I think of how small I’ve wanted to make my life lately, as if the only alternative to being open to the world is to retract. I am an introvert living an extroverted life, I often complain. It takes me hours, sometimes days, to replenish my energy after I’ve taught a class, been with friends, or played with Jake. Why can’t I keep more of my energy inside?
“Good,” she says, and I wonder if she’s noticed in my limbs what I’ve just begun to picture in my mind: I go to dinner with friends and don’t talk until I really have something to say. I sit with my son as he plays in the dirt with his front loader—not restless or anxious about what needs to be done, not making truck noises with him, not even being bored. Just sitting centered and present, letting love reach him silently.
The evening before birthing Jake I was in an advanced yoga class, bending my shape around his. People are always impressed by this, but I can’t imagine what else I could have been doing. Pregnancy made me so aware of my body—I was so undeniably in a body, a body so undeniably inside me—that the postures seemed a natural extension of the experience. I didn’t know, however, that pregnancy was only the beginning of my body being used for someone else’s existence. Not just my breasts, but my arms picking him up in the middle of what should have been my sleep, my legs walking countless miles from room to changing table to bath to crib to bouncy seat to room, my back bending forward from a front-pack carrier where he slouched in sleep, my eyes ever-vigilant for signs of what he may need to tell me without language, my newly supersonic ears—Is he finally asleep? Do you hear him? Is he OK?
After all the years of practicing yoga, of feeling finely in tune with my body, I couldn’t see how my connection to it was ebbing away after Jake’s arrival, how my body had begun to exist primarily for the service of him. Like many women, I gained weight and my sex drive waned. Experts often attribute both to hormonal changes, but when Natasha suggests that I do bridge pose, I know suddenly that, for me, it’s been a fundamental forgetting that I am incarnate; that in order to express my spirit, I must first feel my body.
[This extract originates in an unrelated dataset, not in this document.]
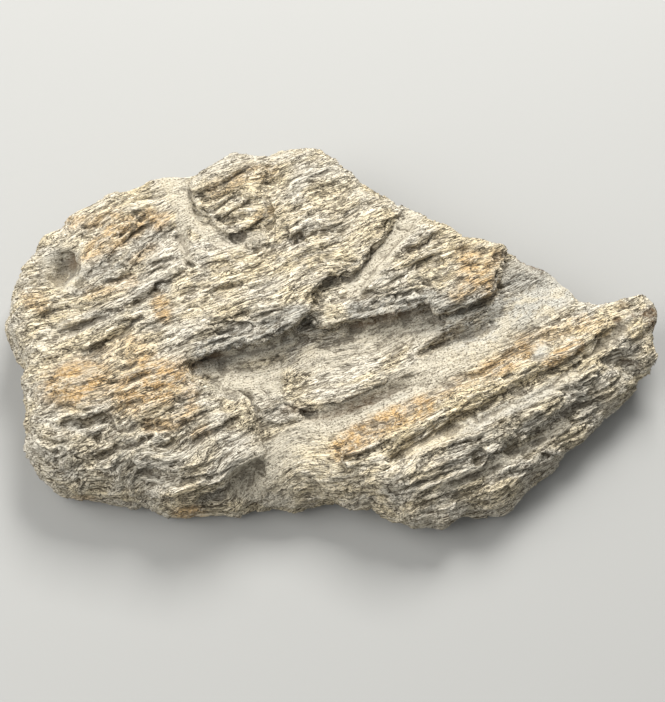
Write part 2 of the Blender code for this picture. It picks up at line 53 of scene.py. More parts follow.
viewDown = math.radians(viewer["down"])
centre = np.array(viewer["centre"])
rightward = np.array([1, 0, 0])
upward = np.array([0, math.sin(viewDown), math.cos(viewDown)])
towardsViewer = np.array([0, -math.cos(viewDown), math.sin(viewDown)])
aim = centre + rightward * viewer["aim"][0] + upward * viewer["aim"][1]
eye = aim + towardsViewer * viewer["distance"]


def seenAt(points):
    # where the viewer sees points, as (right, up)
    rays = points - eye
    reach = ((centre - eye) @ towardsViewer) / (rays @ towardsViewer)
    hits = eye + rays * reach[:, None] - centre
    return hits @ rightward, hits @ upward


def smooth(values):
    t = np.clip(values, 0, 1)
    return t * t * (3 - 2 * t)


def welded(mesh):
    # the solid's mesh is loose triangles, so its copy is merged first
    copy = mesh.copy()
    shape = bmesh.new()
    shape.from_mesh(copy)
    bmesh.ops.remove_doubles(shape, verts=shape.verts, dist=1e-6)
    shape.to_mesh(copy)
    shape.free()
    return copy


def withModifier(mesh, kind, group=None, **settings):
    helper = bpy.data.objects.new("helper", mesh)
    bpy.context.scene.collection.objects.link(helper)
    if group is not None:
        helper.vertex_groups.new(name="chosen")
        for weight in np.unique(group):
            chosen = np.nonzero(group == weight)[0].tolist()
            helper.vertex_groups["chosen"].add(chosen, float(weight), "REPLACE")
        settings["vertex_group"] = "chosen"
    modifier = helper.modifiers.new("step", kind)
    for key, value in settings.items():
        setattr(modifier, key, value)
    graph = bpy.context.evaluated_depsgraph_get()
    result = bpy.data.meshes.new_from_object(helper.evaluated_get(graph))
    bpy.data.objects.remove(helper)
    return result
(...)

My pelvis lifts toward the sky and energy races there, as if wanting to offer itself to the heavens. I feel more alive than I have in months.
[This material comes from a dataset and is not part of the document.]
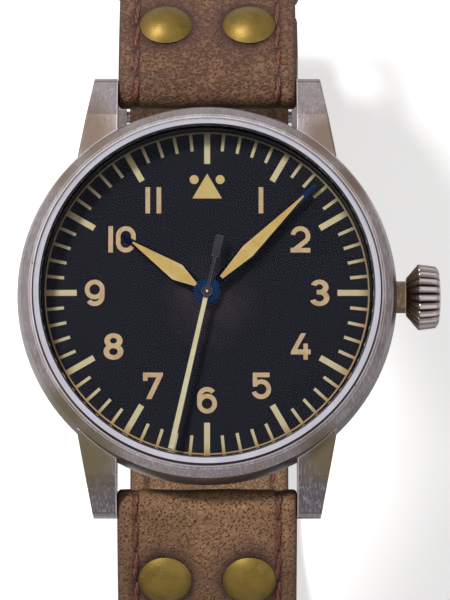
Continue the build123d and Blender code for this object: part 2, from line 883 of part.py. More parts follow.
def make_digit(digit):
    """One dial numeral, centred on its own middle."""
    stroke = numeral_stroke
    right = (numeral_width - stroke) / 2
    top = (numeral_height - stroke) / 2
    bowl_height = right - top
    upper_radius = top * numeral_upper_share
    lower_radius = top - upper_radius
    upper_height = top - upper_radius
    lower_height = lower_radius - top
    if digit == "1":
        return Rectangle(stroke, numeral_height)
    if digit == "0":
        body = SlotOverall(numeral_height, numeral_width, rotation=90)
        return body - SlotOverall(numeral_height - 2 * stroke, numeral_width - 2 * stroke, rotation=90)
    if digit == "2":
        bend = CenterArc((0, -bowl_height), right, two_start_angle, two_sweep_angle)
        foot = Line((-numeral_width / 2, -top), (numeral_width / 2, -top))
        return make_face_strokes([bend, Line(bend @ 0, (stroke / 4 - right, -top)), foot], stroke)
    if digit == "3":
        upper = CenterArc((0, upper_height), upper_radius, -90, three_sweep_angle)
        lower = CenterArc((0, lower_height), lower_radius, 90 - three_sweep_angle, three_sweep_angle)
        waist = Line((-stroke / 2, lower_height + lower_radius), (0, lower_height + lower_radius))
        return scale(make_face_strokes([upper, lower, waist], stroke), by=(numeral_stretch, 1, 1))
    if digit == "4":
        return numeral_outline(four_slant_shares) + numeral_outline(four_post_shares)
    if digit == "5":
        bowl = CenterArc((0, bowl_height), right, five_start_angle, five_sweep_angle)
        return numeral_outline(five_corner_shares) + make_face_strokes([bowl], stroke)
    if digit == "7":
        return numeral_outline(seven_corner_shares)
    if digit == "8":
        rings = numeral_ring(upper_height, upper_radius) + numeral_ring(lower_height, lower_radius)
        return scale(rings, by=(numeral_stretch, 1, 1))
    side = Line((-right, bowl_height), (-right, -bowl_height))
    sweep = CenterArc((0, -bowl_height), right, six_start_angle, 180 - six_start_angle)
    six = numeral_ring(bowl_height, right) + make_face_strokes([side, sweep], stroke)
    if digit == "9":
        return Rot(0, 0, 180) * six
    return six




# Centres of the movement's wheels
third_x, third_y = polar(third_distance, third_angle)
escape_x, escape_y = polar(escape_distance, escape_angle)
pallet_dx, pallet_dy = polar(pallet_distance, pallet_angle)
pallet_x = escape_x + pallet_dx
pallet_y = escape_y + pallet_dy
balance_dx, balance_dy = polar(balance_lever, pallet_angle)
balance_x = pallet_x + balance_dx
balance_y = pallet_y + balance_dy
minute_x, minute_y = polar(motion_distance, motion_angle)
cock_x, cock_y = polar(cock_foot_distance, cock_foot_angle)
screw_places = [polar(screw_circle, angle) for angle in bridge_screw_angles]

# The barrel stands where its teeth reach the centre pinion and its ratchet reaches the crown wheel
crown_wheel_x = winding_pinion_start + winding_pinion_length / 2 - crown_wheel_overlap
winding_distance = winding_module * (crown_wheel_teeth + ratchet_teeth) / 2
barrel_x = (barrel_distance**2 - winding_distance**2 + crown_wheel_x**2) / (2 * crown_wheel_x)
barrel_y = math.sqrt(barrel_distance**2 - barrel_x**2)
barrel_angle = math.degrees(math.atan2(barrel_y, barrel_x))
ratchet_direction = math.degrees(math.atan2(barrel_y, barrel_x - crown_wheel_x))

# Tooth sizes that follow from the distances
barrel_module = 2 * barrel_distance / (barrel_teeth + centre_pinion_teeth)
centre_module = 2 * third_distance / (centre_teeth + third_pinion_teeth)
third_module = 2 * third_distance / (third_teeth + fourth_pinion_teeth)
fourth_module = 2 * escape_distance / (fourth_teeth + escape_pinion_teeth)
cannon_module = 2 * motion_distance / (cannon_teeth + minute_wheel_teeth)
hour_module = 2 * motion_distance / (minute_pinion_teeth + hour_wheel_teeth)

# Phases that set teeth against gaps at rest
third_pinion_phase = mesh_phase(0, centre_teeth, third_pinion_teeth, third_angle)
fourth_pinion_phase = mesh_phase(0, third_teeth, fourth_pinion_teeth, third_angle + 180)
escape_pinion_phase = mesh_phase(0, fourth_teeth, escape_pinion_teeth, escape_angle)
barrel_phase = mesh_phase(0, centre_pinion_teeth, barrel_teeth, barrel_angle)
minute_wheel_phase = mesh_phase(0, cannon_teeth, minute_wheel_teeth, motion_angle)
hour_wheel_phase = mesh_phase(0, minute_pinion_teeth, hour_wheel_teeth, motion_angle + 180)
ratchet_phase = mesh_phase(0, crown_wheel_teeth, ratchet_teeth, ratchet_direction)

jewels = []


def jewel(x, y, bottom, hole):
    """A ring jewel for one pivot, added to the group of jewels."""
    jewels.append(ring(jewel_radius, hole, bottom, bottom + jewel_thickness, x, y))


def make_main_plate():
    """The plate that carries the movement, with a wall at its rim and recesses for wheels and stem."""
    plate = rod(movement_radius, plate_bottom, plate_top)
    plate += ring(movement_radius, movement_radius - plate_wall_width, bridge_top, plate_bottom)
    recess_bottom = plate_top - motion_recess_depth
    tip_room = cannon_module + wheel_gap
    plate -= rod(hour_module * hour_wheel_teeth / 2 + tip_room, recess_bottom, plate_top)
    minute_room = cannon_module * minute_wheel_teeth / 2 + tip_room
    plate -= rod(minute_room, recess_bottom, plate_top, minute_x, minute_y)
    plate += rod(minute_post_radius, recess_bottom, plate_top - wheel_gap, minute_x, minute_y)
    plate -= rod(centre_tube_radius + running_gap, plate_bottom - cut_overrun, plate_top)
    for x, y in ((third_x, third_y), (escape_x, escape_y), (pallet_x, pallet_y), (balance_x, balance_y)):
        plate -= rod(jewel_radius, plate_bottom - cut_overrun, plate_top + cut_overrun, x, y)
    plate -= rod(balance_clear_radius, bridge_top - cut_overrun, plate_bottom, balance_x, balance_y)
    plate -= rod(barrel_arbor_pivot + running_gap, plate_bottom - cut_overrun, plate_top, barrel_x, barrel_y)
    pinion_room = winding_pinion_teeth * winding_module / 2 + winding_module + wheel_gap
    plate -= rod_x(pinion_room, winding_pinion_start - wheel_gap, clutch_end + wheel_gap, 0, stem_height)
    plate -= rod_x(stem_radius + wheel_gap, clutch_end, movement_radius + cut_overrun, 0, stem_height)
    for angle in dial_feet_angles:
        x, y = polar(dial_feet_distance, angle)
        foot_bottom = plate_top - dial_feet_length - wheel_gap
        plate -= rod(dial_feet_radius + running_gap, foot_bottom, plate_top, x, y)
    pilot_end = stem_square_start - wheel_gap
    post_start = stem_inner_end + wheel_gap
    post = block(post_start, pilot_end, -pilot_half, pilot_half, stem_height - pilot_half, plate_bottom)
    pilot_hole = stem_pilot_radius + running_gap
    post -= rod_x(pilot_hole, stem_inner_end - cut_overrun, pilot_end + cut_overrun, 0, stem_height)
    plate += post
    plate -= rod(cock_foot_radius + post_gap, bridge_top - cut_overrun, plate_bottom, cock_x, cock_y)
    for x, y in screw_places:
        plate += rod(screw_boss_radius, bridge_top, plate_bottom, x, y)
        plate -= rod(screw_radius, bridge_top - cut_overrun, bridge_top + screw_depth, x, y)
    return plate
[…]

In another session, Natasha and I focus on standing poses. We go from warrior 1 to warrior 2 to triangle—some of my favorite asanas. She is having me hold the poses: “strengthen the back leg...bend the front leg a little more.”
“You’re strong,” she says. “I can’t even hold the poses that long.”
But just as I appear more flexible than I am, I am also less strong than I appear. My body will feed back the results during the week: the ache in my back, the spasm of muscle. But I am so excited to feel connected to my body again, I push and paddle it. If I’m going to have a body, I want it to buck up.
“I feel a lot stronger than last week,” I say, firming my stance. And she replies, as if born with this knowledge, “Our bodies are different every day.”
What if what I feel at any given moment isn’t who I really am?
I have always preferred striving for a fixed idea about myself, no matter how contradictory: I am flexible, I am strong, I am depressed, I am not the mothering type. To be reminded so matter-of-factly of how these characteristics may fluctuate gives me a new perspective on what I’ve always considered instability. What if what I feel at any given moment isn’t who I really am?
As we move toward the end of the session, Natasha suggests a prone spinal twist. I love the feeling of my muscles wrapping around my spine, wringing out the tension. That is where my focus is when she reminds me to relax my left shoulder. I adjust the way she directs, taking my right hand and pushing gently in the soft muscle underneath my left collarbone.
“But don’t tense the right side,” she adds.
Her teacher calls it “residue,” the way we tend to one thing and cause pain or discomfort to another.
“The goal,” Natasha explains, “is to adjust without residue.”
I actually chuckle at that, painfully aware of the metaphor. Adjusting to motherhood, I slip into depression. Adjusting to depression, I threaten my relationship with my son by withdrawing so far inside myself, he cannot reach me. Later, as I’m driving home, I wonder if resuming my practice—adjusting my body in the time-honored asanas—will help me navigate all the emotional adjustments motherhood requires. I feel the language of yoga trying to get through: “Let go of everything you don’t need. Your muscles are working, but relax into the effort.”
During my final session with Natasha, she sets me up in a supported pose, what some call “restorative yoga.” On my back, my feet touching the wall, she puts a bolster underneath my hips and another length-wise under my spine; my arms hang over the sides, allowing my chest to open. She places a soft lavender bag over my eyes.
“Just relax,” she says.
Perhaps it is the culmination of our sessions together, my body having awakened a little more each time. Or maybe it’s the pose, the heart exposed to the elements. At first, I am simply grateful in the absorbed way that comes when we finally get what we want. Then, another feeling, much more intense, floats up from the recesses of my chest, spilling over and bathing my body. I do not know what to call it, I only know with mysterious certainty that I will always be lonely—and I will always be perfect.
I lie on the purple mat, the feeling dissipating and then disappearing—a braided wisp of remembering and forgetting. I wonder what inside of me has been restored, what still may be in need of repair. At Natasha’s request, I roll off the bolsters, eyes remaining closed, and sit cross-legged with my hands in prayer position. I want my mind to stay still, but it is already remembering that Jake’s library books are due today and wondering whether it will be too hot to go to the park this afternoon.
“Namaste,” I hear Natasha say.
“Namaste,” I respond, more from reflex than reflection—until my thumbs pressed lightly into my chest remind me of what that Sanskrit word means: “I bow to the Spirit within.”